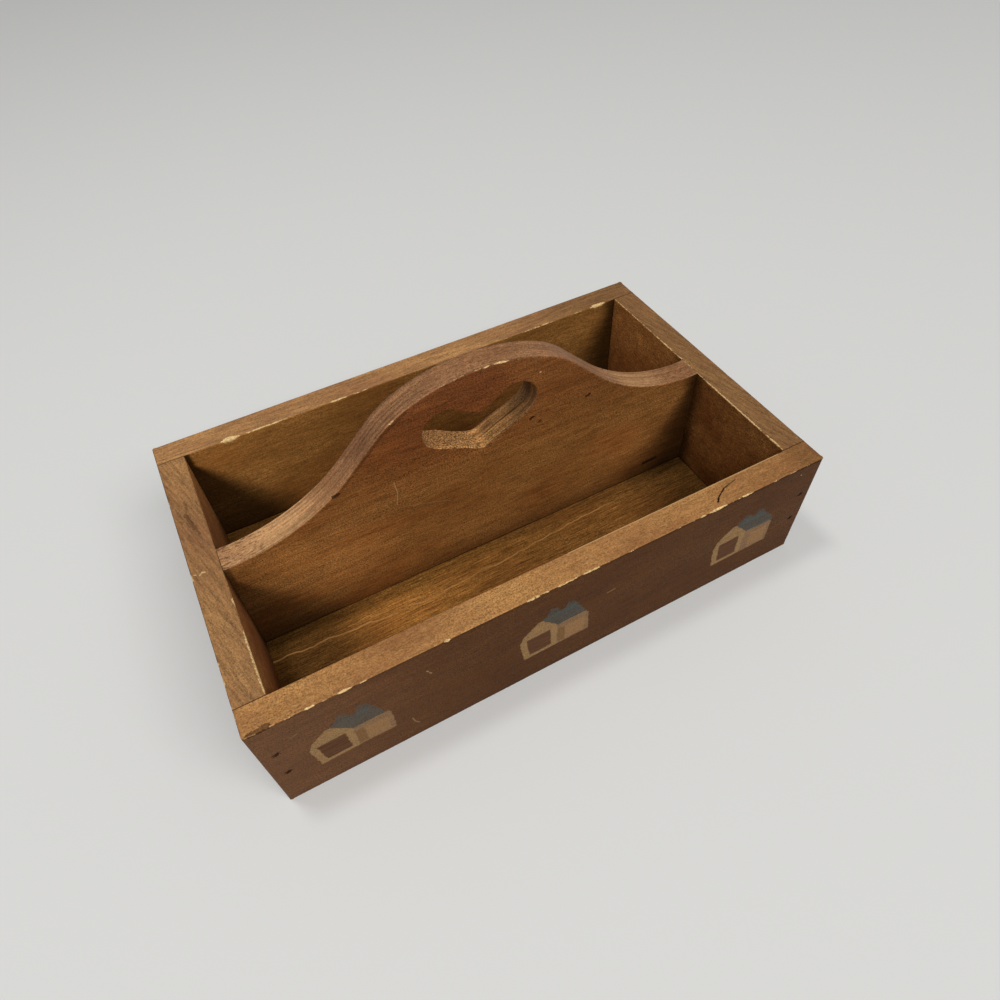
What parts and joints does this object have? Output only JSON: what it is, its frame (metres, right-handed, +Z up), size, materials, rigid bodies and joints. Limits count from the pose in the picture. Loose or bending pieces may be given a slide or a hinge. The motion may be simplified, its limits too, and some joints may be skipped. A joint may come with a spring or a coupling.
{
  "type": "utensil caddy",
  "caption": "Open wooden utensil caddy: a nailed tray split by a tall divider that rises in an ogee curve to a carrying handle with a heart-shaped hand-hole.",
  "frame": {"origin": "centre of the underside", "axes": "+X along the long walls, towards the right when facing the painted front; -Y towards the painted front; +Z up"},
  "size_m": [0.406, 0.245, 0.182],
  "materials": {
    "front_wood": "dark brown stained softwood with stencilled houses, satin, worn pale along the edges",
    "wall_wood": "brown stained softwood, satin, lighter on the rim",
    "divider_wood": "warm brown stained softwood, satin, paler sawn edge",
    "floor_wood": "brown stained thin panel with straight grain, satin",
    "nail_steel": "dull, darkened steel"
  },
  "bodies": {
    "root": {"front_board": "front_wood", "rear_board": "wall_wood", "left_end_board": "wall_wood", "right_end_board": "wall_wood", "divider_handle": "divider_wood", "floor_panel": "floor_wood", "front_left_corner_nails": "nail_steel", "front_right_corner_nails": "nail_steel", "rear_left_corner_nails": "nail_steel", "rear_right_corner_nails": "nail_steel", "left_divider_nails": "nail_steel", "right_divider_nails": "nail_steel", "front_floor_brads": "nail_steel", "rear_floor_brads": "nail_steel", "left_floor_brads": "nail_steel", "right_floor_brads": "nail_steel", "divider_floor_brads": "nail_steel"}
  },
  "joints": []
}
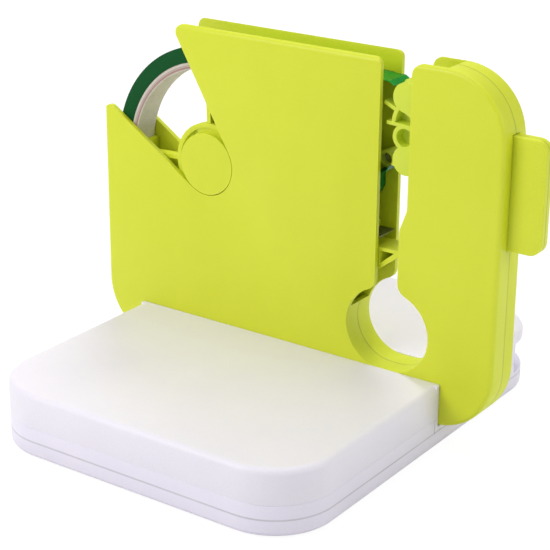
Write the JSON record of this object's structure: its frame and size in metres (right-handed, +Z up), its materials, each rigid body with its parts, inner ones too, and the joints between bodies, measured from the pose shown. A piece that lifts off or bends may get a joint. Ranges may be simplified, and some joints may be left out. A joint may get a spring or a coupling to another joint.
{
  "type": "bag neck sealer",
  "caption": "Counter-top bag neck sealer: upright two-shell casing in a flat base, roll of tape on a hub, slot with lobed wheel, gate, knife and push tab.",
  "frame": {"origin": "on the ground, under the middle of the base", "axes": "+X to the right seen from the front, +Y to the back, +Z up"},
  "size_m": [0.199, 0.185, 0.1495],
  "materials": {
    "casing_plastic": "satin",
    "base_plastic": "satin",
    "tray_plastic": "satin",
    "hub_plastic": "satin",
    "wheel_plastic": "satin",
    "screw_steel": "zinc plated",
    "pin_steel": "ground",
    "spring_steel": "drawn wire",
    "knife_steel": "stamped",
    "weight_steel": "plain",
    "foot_rubber": "matt",
    "pad_rubber": "matt",
    "core_board": "matt",
    "tape_green": "gloss",
    "tape_single": "gloss",
    "washer_plastic": "smooth"
  },
  "bodies": {
    "housing": {"front_shell": "casing_plastic", "rear_shell": "casing_plastic", "shell_screws": "screw_steel", "casing_screws": "screw_steel", "base_top": "base_plastic", "base_tray": "tray_plastic", "base_screws": "screw_steel", "ballast_plate": "weight_steel", "rubber_feet": "foot_rubber", "tape_web": "tape_single", "tape_tail": "tape_green", "wheel_axle": "pin_steel", "wheel_washers": "washer_plastic", "roller_post": "pin_steel", "press_spring": "spring_steel", "gate_pin": "pin_steel", "gate_spring": "spring_steel", "knife": "knife_steel", "knife_clamp": "casing_plastic", "knife_screws": "screw_steel"},
    "spool": {"tape_hub": "hub_plastic", "hub_cap": "hub_plastic", "tape_core": "core_board", "tape_roll": "tape_green"},
    "wheel": {"star_wheel": "wheel_plastic", "tape_lead": "tape_single"},
    "roller": {"pinch_roller": "wheel_plastic"},
    "press": {"press_slide": "casing_plastic", "press_pad": "pad_rubber"},
    "gate": {"gate_lever": "wheel_plastic"}
  },
  "joints": [
    {"name": "spool_spin", "type": "hinge", "parent": "housing", "child": "spool", "pos_m": [-0.0386, 0.0138, 0.0943], "axis": [0, 1, 0], "continuous": true},
    {"name": "wheel_spin", "type": "hinge", "parent": "housing", "child": "wheel", "pos_m": [0.0611, 0.0138, 0.1239], "axis": [0, 1, 0], "continuous": true},
    {"name": "roller_spin", "type": "hinge", "parent": "housing", "child": "roller", "pos_m": [0.0408, 0.0138, 0.1093], "axis": [0, 1, 0], "continuous": true},
    {"name": "press_stroke", "type": "slide", "parent": "housing", "child": "press", "axis": [-1, 0, 0], "range_m": [0, 0.008], "stiffness_N_per_m": 300, "springref_m": -0.003, "deforming": ["press_spring"]},
    {"name": "gate_swing", "type": "hinge", "parent": "housing", "child": "gate", "pos_m": [0.02, 0.0138, 0.077], "axis": [0, 1, 0], "range_deg": [0, 40], "stiffness_Nm_per_rad": 0.006, "springref_deg": -20.05, "deforming": ["gate_spring"]}
  ]
}
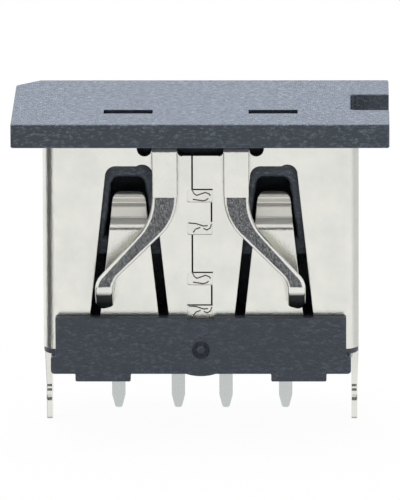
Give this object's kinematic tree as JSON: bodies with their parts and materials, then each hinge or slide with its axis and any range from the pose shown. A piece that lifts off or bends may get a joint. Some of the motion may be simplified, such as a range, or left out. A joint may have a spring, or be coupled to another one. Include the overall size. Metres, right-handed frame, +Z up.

━━━━━━━━━━━━━━━━━━━━

**Written exercise:** Copy every line exactly. Leave nothing out.

**Full response:**
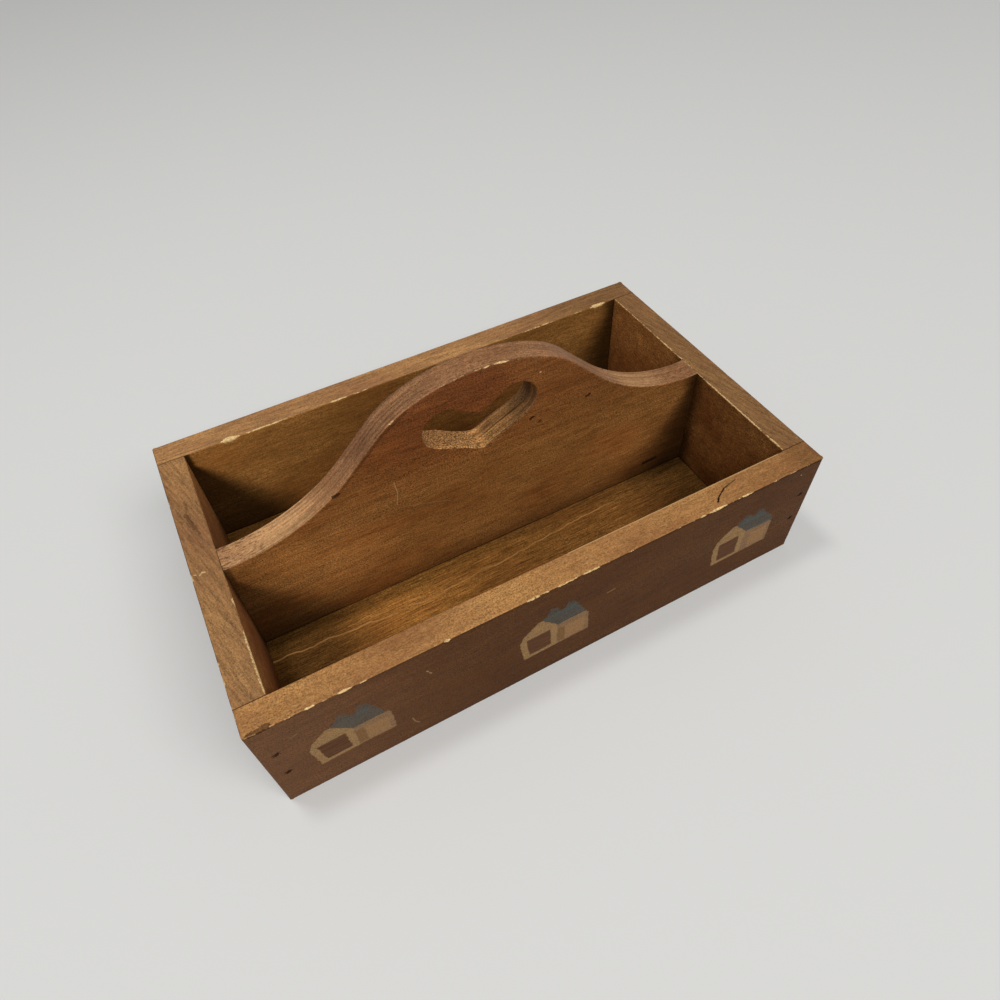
What parts and joints does this object have? Output only JSON: what it is, its frame (metres, right-handed, +Z up), size, materials, rigid bodies and joints. Limits count from the pose in the picture. Loose or bending pieces may be given a slide or a hinge. The motion may be simplified, its limits too, and some joints may be skipped. A joint may come with a spring or a coupling.
{
  "type": "utensil caddy",
  "caption": "Open wooden utensil caddy: a nailed tray split by a tall divider that rises in an ogee curve to a carrying handle with a heart-shaped hand-hole.",
  "frame": {"origin": "centre of the underside", "axes": "+X along the long walls, towards the right when facing the painted front; -Y towards the painted front; +Z up"},
  "size_m": [0.406, 0.245, 0.182],
  "materials": {
    "front_wood": "dark brown stained softwood with stencilled houses, satin, worn pale along the edges",
    "wall_wood": "brown stained softwood, satin, lighter on the rim",
    "divider_wood": "warm brown stained softwood, satin, paler sawn edge",
    "floor_wood": "brown stained thin panel with straight grain, satin",
    "nail_steel": "dull, darkened steel"
  },
  "bodies": {
    "root": {"front_board": "front_wood", "rear_board": "wall_wood", "left_end_board": "wall_wood", "right_end_board": "wall_wood", "divider_handle": "divider_wood", "floor_panel": "floor_wood", "front_left_corner_nails": "nail_steel", "front_right_corner_nails": "nail_steel", "rear_left_corner_nails": "nail_steel", "rear_right_corner_nails": "nail_steel", "left_divider_nails": "nail_steel", "right_divider_nails": "nail_steel", "front_floor_brads": "nail_steel", "rear_floor_brads": "nail_steel", "left_floor_brads": "nail_steel", "right_floor_brads": "nail_steel", "divider_floor_brads": "nail_steel"}
  },
  "joints": []
}
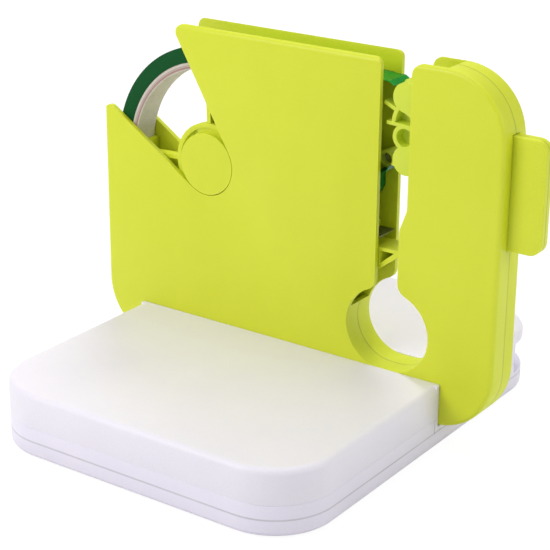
Write the JSON record of this object's structure: its frame and size in metres (right-handed, +Z up), its materials, each rigid body with its parts, inner ones too, and the joints between bodies, measured from the pose shown. A piece that lifts off or bends may get a joint. Ranges may be simplified, and some joints may be left out. A joint may get a spring or a coupling to another joint.
{
  "type": "bag neck sealer",
  "caption": "Counter-top bag neck sealer: upright two-shell casing in a flat base, roll of tape on a hub, slot with lobed wheel, gate, knife and push tab.",
  "frame": {"origin": "on the ground, under the middle of the base", "axes": "+X to the right seen from the front, +Y to the back, +Z up"},
  "size_m": [0.199, 0.185, 0.1495],
  "materials": {
    "casing_plastic": "satin",
    "base_plastic": "satin",
    "tray_plastic": "satin",
    "hub_plastic": "satin",
    "wheel_plastic": "satin",
    "screw_steel": "zinc plated",
    "pin_steel": "ground",
    "spring_steel": "drawn wire",
    "knife_steel": "stamped",
    "weight_steel": "plain",
    "foot_rubber": "matt",
    "pad_rubber": "matt",
    "core_board": "matt",
    "tape_green": "gloss",
    "tape_single": "gloss",
    "washer_plastic": "smooth"
  },
  "bodies": {
    "housing": {"front_shell": "casing_plastic", "rear_shell": "casing_plastic", "shell_screws": "screw_steel", "casing_screws": "screw_steel", "base_top": "base_plastic", "base_tray": "tray_plastic", "base_screws": "screw_steel", "ballast_plate": "weight_steel", "rubber_feet": "foot_rubber", "tape_web": "tape_single", "tape_tail": "tape_green", "wheel_axle": "pin_steel", "wheel_washers": "washer_plastic", "roller_post": "pin_steel", "press_spring": "spring_steel", "gate_pin": "pin_steel", "gate_spring": "spring_steel", "knife": "knife_steel", "knife_clamp": "casing_plastic", "knife_screws": "screw_steel"},
    "spool": {"tape_hub": "hub_plastic", "hub_cap": "hub_plastic", "tape_core": "core_board", "tape_roll": "tape_green"},
    "wheel": {"star_wheel": "wheel_plastic", "tape_lead": "tape_single"},
    "roller": {"pinch_roller": "wheel_plastic"},
    "press": {"press_slide": "casing_plastic", "press_pad": "pad_rubber"},
    "gate": {"gate_lever": "wheel_plastic"}
  },
  "joints": [
    {"name": "spool_spin", "type": "hinge", "parent": "housing", "child": "spool", "pos_m": [-0.0386, 0.0138, 0.0943], "axis": [0, 1, 0], "continuous": true},
    {"name": "wheel_spin", "type": "hinge", "parent": "housing", "child": "wheel", "pos_m": [0.0611, 0.0138, 0.1239], "axis": [0, 1, 0], "continuous": true},
    {"name": "roller_spin", "type": "hinge", "parent": "housing", "child": "roller", "pos_m": [0.0408, 0.0138, 0.1093], "axis": [0, 1, 0], "continuous": true},
    {"name": "press_stroke", "type": "slide", "parent": "housing", "child": "press", "axis": [-1, 0, 0], "range_m": [0, 0.008], "stiffness_N_per_m": 300, "springref_m": -0.003, "deforming": ["press_spring"]},
    {"name": "gate_swing", "type": "hinge", "parent": "housing", "child": "gate", "pos_m": [0.02, 0.0138, 0.077], "axis": [0, 1, 0], "range_deg": [0, 40], "stiffness_Nm_per_rad": 0.006, "springref_deg": -20.05, "deforming": ["gate_spring"]}
  ]
}
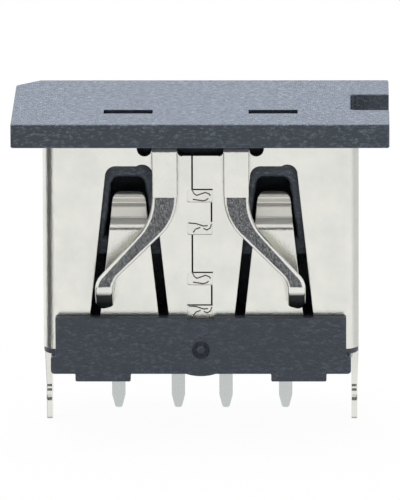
Give this object's kinematic tree as JSON: bodies with their parts and materials, then each hinge or slide with its axis and any range from the pose shown. A piece that lifts off or bends may get a joint. Some of the motion may be simplified, such as a range, or left out. A joint may have a spring, or be coupled to another one. Include the overall size. Metres, right-handed frame, +Z up.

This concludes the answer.